Data normalization¶
We support several languages (Arabic, Hebrew, English, Japanese…) and countries, the same field (e.g. Date Of Birth) could be written differently. It would be a nightmare if we let you figure out how to handle each field. The engine will normalize some fields to make your life easier.
Date formats¶
Dates like 25/01/89, 25/JAN/89, 1989/01/25, 25 1月/JAN 1989… will be normalized as 25/01/1989, the format is {DD/MM/YYYY}. ‘D’ stands for Day, ‘M’ stands for Month and ‘Y’ stands for Year.
Age¶
A field named “Age” (number of years) will be generated in the normalized section based on the DateOfBirth. Use this field to check if the user has legal age (e.g. compare it to 18 or 21).
Years Since Issue¶
A field named “YearsSinceIssue” will be generated in the normalized section based on the DateOfIssue. You could use this field to know since how many years a driver has a license.
Days To Expire¶
A field named “DaysToExpire” will be generated in the normalized section based on the DateOfExpiry. It tells you how many days are left before the document expires. Zero (#0) means the document has expired.
Days From Expire¶
A field named “DaysFromExpire” will be generated in the normalized section based on the DateOfExpiry. It tells you how many days passed since the document expired.
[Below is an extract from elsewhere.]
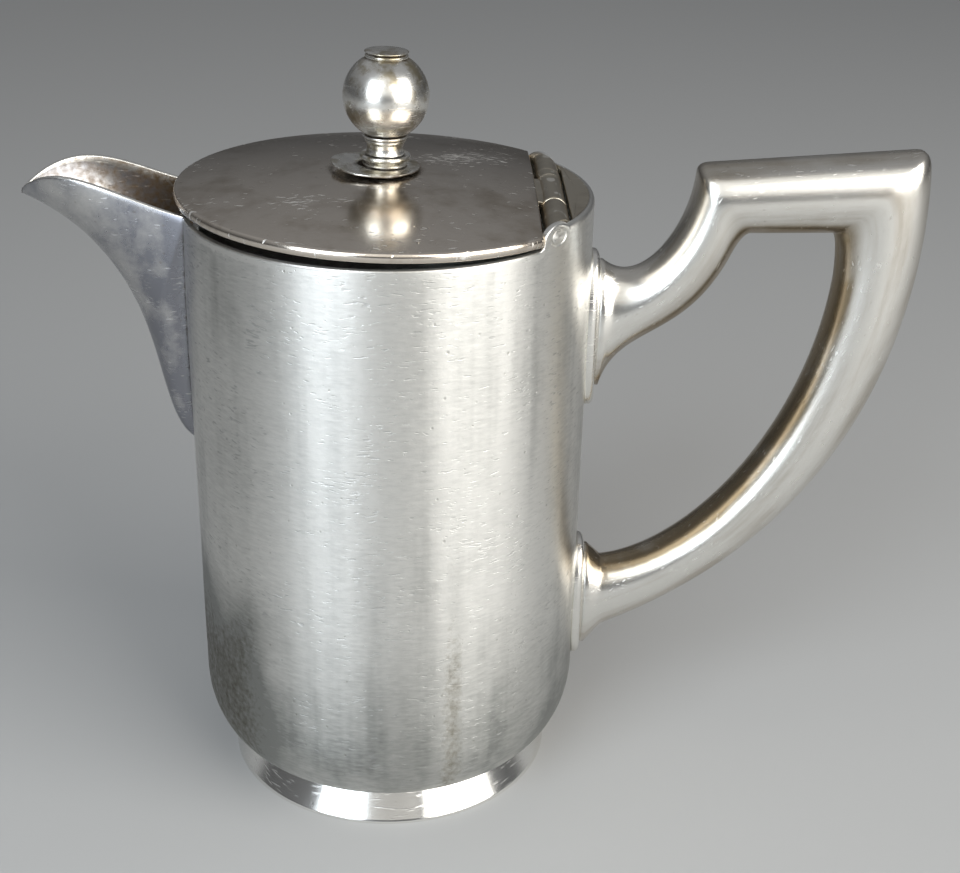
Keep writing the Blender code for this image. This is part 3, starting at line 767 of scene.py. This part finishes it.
# The three knuckles in a row with a gap between them, the fixed half-moon and the pin.
def buildHinge():
    half = hinge["middle"] / 2
    start = half + hinge["gap"] / 2
    wallAt = math.sqrt((bodyRadius - body["wall"]) ** 2 - hingeX**2)
    near = buildKnuckle(-wallAt, -start, True, False, [])
    far = buildKnuckle(start, wallAt, False, True, [0.0035])
    finish(skin("knuckleNear", *near), "jug", "hinge_silver", hingeSilver, "hinge_knuckle_near")
    finish(skin("knuckleFar", *far), "jug", "hinge_silver", hingeSilver, "hinge_knuckle_far")
    middle = hinge["middle"] - hinge["gap"]
    grid, wear, grime = buildKnuckle(-middle / 2, middle / 2, False, False, [0.00045, middle - 0.00045])
    finish(skin("knuckleLid", tipped(grid), wear, grime), "lid", "hinge_silver", hingeSilver,
           "hinge_knuckle_lid")
    finish(buildRearPlate(), "jug", "hinge_silver", hingeSilver, "rear_top_plate")
    finish(buildPin(), "jug", "hinge_silver", bodySilver, "hinge_pin")


buildHinge()
print("hinge made")


lid = {"radius": 0.036, "edgeTop": 0.11055, "edge": 0.0016, "sheet": 0.0012, "rise": 0.003, "cut": 0.025,
       "bead": 0.0022, "edgeRound": 0.00055, "finialX": -0.0007}


# Height of the dome: the edge plus the rise times 1 - (r / R)^2, with faint dents from use.
def domeHeight(x, y):
    r = np.hypot(x, y) / lid["radius"]
    return lid["edgeTop"] + lid["rise"] * (1 - r**2) + 0.00003 * uneven(x * 160, y * 130, 0.4)


# The domed lid: rows go from the middle out over the dome, round the turned edge and back underneath to
# the middle. Columns go round the outline, a circle with a straight cut along the hinge.
def buildLid():
    corner = math.acos(lid["cut"] / lid["radius"])
    angle = np.concatenate([np.linspace(-corner, corner, 81)[:-1],
                            np.linspace(corner, math.tau - corner, 257)])
    reach = np.where(np.cos(angle) * lid["radius"] > lid["cut"] - 1e-9,
                     lid["cut"] / np.maximum(np.cos(angle), 0.1), lid["radius"])
    edgeRound, drop = lid["edgeRound"], lid["edge"]
    turn = np.linspace(0, math.pi, 15)
    inset = np.concatenate([edgeRound * (1 - np.sin(turn)), [0.0012, lid["bead"] - 0.0002]])
    lower = np.concatenate([drop / 2 * (1 - np.cos(turn)), [drop, drop]])

    def domed(reach, depth):  # rows of places this far under the dome's top
        x, y = reach * np.cos(angle), reach * np.sin(angle)
        return np.stack([x, y, domeHeight(x, y) - depth], -1)

    topRows = domed(np.linspace(0, 1, 34)[:-1, None] * (reach - edgeRound), 0.0)
    edgeReach = reach - inset[:, None]
    edgeBase = domed(reach - edgeRound, 0.0)[..., 2]
    onCircle = ease(0, 0.004, lid["radius"] - reach)  # along the cut the edge follows the dome
    bottom = lid["edgeTop"] - drop
    fall = (edgeBase - bottom) * (lower / drop)[:, None]
    edgeRows = circled(edgeReach, angle, edgeBase - fall)
    underRows = domed(np.linspace(1, 0, 20)[:, None] * (reach - lid["bead"]), lid["sheet"])
    grid = np.concatenate([topRows, edgeRows, underRows])
    edgeWear = np.zeros(grid.shape[:2])
    # Scuffed patches: behind the finial towards the hinge, and a small one in front.
    behind = bell(grid[..., 0], 0.012, 0.009) * bell(grid[..., 1] - 0.3 * grid[..., 0], 0.007, 0.005)
    front = bell(grid[..., 0], -0.014, 0.004) * bell(grid[..., 1], -0.017, 0.005)
    edge = len(topRows)
    edgeWear[:edge] = (0.85 * behind + 0.6 * front)[:edge]
    edgeWear[edge:edge + len(turn) - 1] = 0.35 - 0.3 * onCircle
    tarnishAndShade = 0.5 * ease(-0.012, 0.030, grid[..., 1]) + 0.25 * ease(0.016, 0.025, grid[..., 0])
    away = np.hypot(grid[..., 0] - lid["finialX"] + 0.0016, grid[..., 1])
    grime = 0.75 * bell(away, 0.0077, 0.0007)
    return skin("lidPlate", tipped(grid), edgeWear, grime, tarnishAndShade)


# The leaf of the middle knuckle, soldered under the lid.
def buildLeaf():
    half = hinge["middle"] / 2 - 0.0004
    x = np.linspace(lid["cut"] - 0.0065, hingeX - 0.0006, 25)
    across = np.linspace(-half, half, 31)
    outline = np.vstack([
        np.stack([x, -half + 0 * x], -1), np.stack([x[-1] + 0 * across, across], -1)[1:],
        np.stack([x, half + 0 * x], -1)[::-1][1:], np.stack([x[0] + 0 * across, across], -1)[::-1][1:-1]])
    middle = np.array([(x[0] + x[-1]) / 2, 0])

    def upper(x, y):
        return np.minimum(domeHeight(x, y) - lid["sheet"] + 0.00005, hingeZ + 0.0016)

    def under(x, y):
        return upper(x, y) - 0.0008

    return skin("lidLeaf", tipped(plateGrid(outline, middle, upper, under, 0.0002)), 0.2)


finish(buildLid(), "lid", "lid_silver", lidSilver, "lid_plate")
finish(buildLeaf(), "lid", "hinge_silver", hingeSilver, "hinge_knuckle_lid")
print("lid made")


finial = {"x": -0.0007, "ball": 0.0072, "ballHeight": 0.1259, "ballLow": 0.11975, "ballHigh": 0.13225,
          "bore": 0.0015, "baseTop": 0.11615, "washerShift": -0.0016, "washerLift": 0.0007}


# A turned piece of the finial, from an outline of (radius, height, round) corners, bored for the bolt.
def turnedPiece(corners, shift=0.0, bore=finial["bore"]):
    first, last = corners[0], corners[-1]
    closed = [(bore, first[1], 0)] + corners + [(bore, last[1], 0), (bore, first[1], 0)]
    return turnedGrid(softened(closed), x=finial["x"] + shift)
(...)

Zero (#0) means the document has not expired.
Height¶
Heights like 1M90, 1,90m, 6’23’, 6ft23in… will be normalized as 190 cm, the format is {ddd cm}. ‘d’ is a digit and cm stands for CENTIMETERS.
Weight¶
Weights like 165LB, 165LBS, 75KG… will be normalized as 75 kg, the format is {ddd kg}. ‘d’ is a digit and kg stands for KILOGRAMS.
Gender (Sex)¶
Genders like M, Male,पुरुष,მმ,МУЖ, ذكر, 男… will be normalized as ‘M’, the format is {C}. ‘C’ is a single character with 3 possible values: ‘M’, ‘F’ or ‘X’. ‘M’ stands for Male, ‘F’ stands for ‘Female’ and ‘X’ stands for Unknown.
Country code¶
The words Γαλλία, צרפת, فرانسه, Francia, フランス, ฝรั่งเศส … means “France” in different languages. In KYC you may need the Country Of Issue, the Country Of Birth… which may be written in different languages. The name of the countries will be coded as 3 letter according to the ISO_3166-1_alpha-3.
Date and place¶
Sometimes the document may contain a date and place mixed in a single line. For example “DateAndPlaceOfBirth”, “DateAndPlaceOfIssue”… could be “New York 23 OCT 1989” or “OCT, 23rd 1989 at New York”. We’ll process this value to generate 2 normalized fields, “DateOfBirth” equal to {23/10/1983} and “PlaceOfBirth” equal to {New York}.
Address decomposition¶
In the next versions we’ll decompose the addresses to extract the street, city, country…
Transliteration¶
All fields will be transliterated to produce an English version.
More info about transliteration at https://en.wikipedia.org/wiki/Transliteration.
Surname, GivenNames, FatherName, FullName¶
All names are transliterated and uppercased. The FullName is the concatenation of the Surname with the GivenNames.